Fazer o filme mudou algo em relação a isso?
Não sei ainda como isso transforma o meu pensamento sobre a espiritualidade. Eu não sei te dizer se lugares como um Umbral ou a casa transitória existem. Eu tenho dificuldade em entender isso, mas acho que também é um pouco de falta de estudo da minha parte sobre a doutrina. Se eu tivesse que fundamentar isso, eu não saberia como — a não ser com fé. Mas eu não tenho dúvidas sobre a espiritualidade. Ela é muito presente na minha vida. A própria profissão de ator, em que você se desdobra espiritualmente em outros seres, as energias que você chama e joga para o público, é algo espiritual.

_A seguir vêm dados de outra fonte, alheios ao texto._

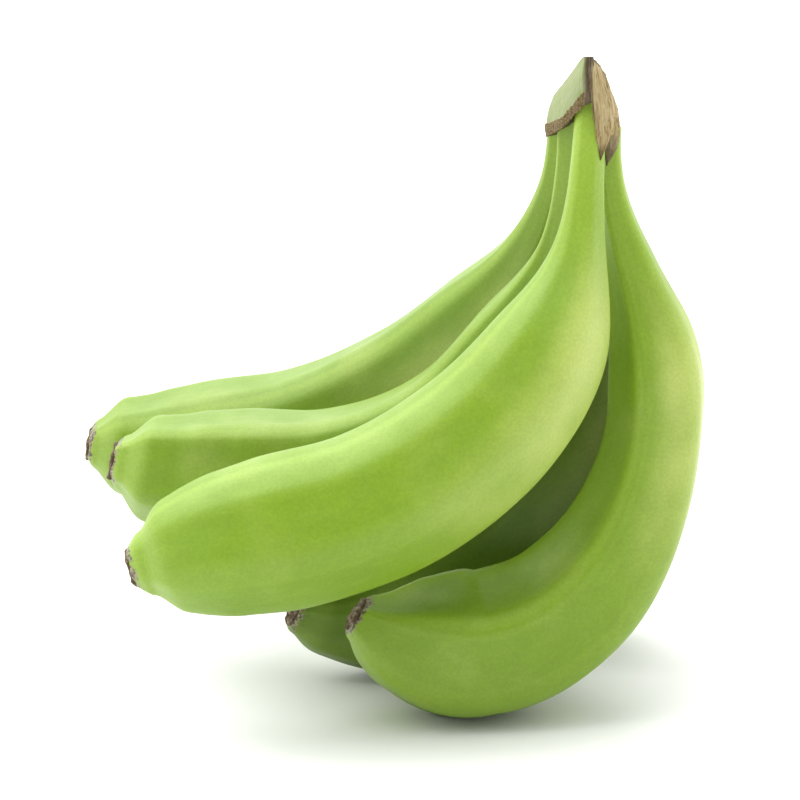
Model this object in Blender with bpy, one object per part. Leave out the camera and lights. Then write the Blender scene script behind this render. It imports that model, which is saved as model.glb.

Então, acho que o próprio fato de eu ser ator já me conectou com a espiritualidade a vida inteira.
O diretor falou que há uma espécie de energização no set. Como é isso?
Sim. É um processo ritualístico que eu acho maravilhoso. A gente faz isso no teatro também, só que na coxia não falamos palavras bonitas. Mas também tem a roda, esse momento que junta todo mundo. Teve um dia que o Wagner fez uma oração, colocou uma música. Geralmente as pessoas aplaudem quando ele termina de falar, mas dessa vez ficou todo mundo em silêncio por uns dois minutos. Eu olhei em volta e estava todo mundo de olho fechado, muito lindo. Eu acho que deixa uma frequência mais tranquila no set, e menos disperso. Hoje em dia tem sets em que as pessoas estão na bet apostando, no Instagram. E assim fica todo mundo mais focado.
Seu personagem é cheio de sombras internas. Se identifica com ele de alguma forma?
Em relação a isso com certeza. Quem não tem suas sombras, seus fantasmas e suas camadas? A gente pode tentar fugir delas, mas as coisas não funcionam assim. Eu acho que a vida é feita para viver assim mesmo, nesse lugar de evolução. Com relação à história dele especificamente eu acho que não, porque somos pessoas muito diferentes. Mas somos todos humanos.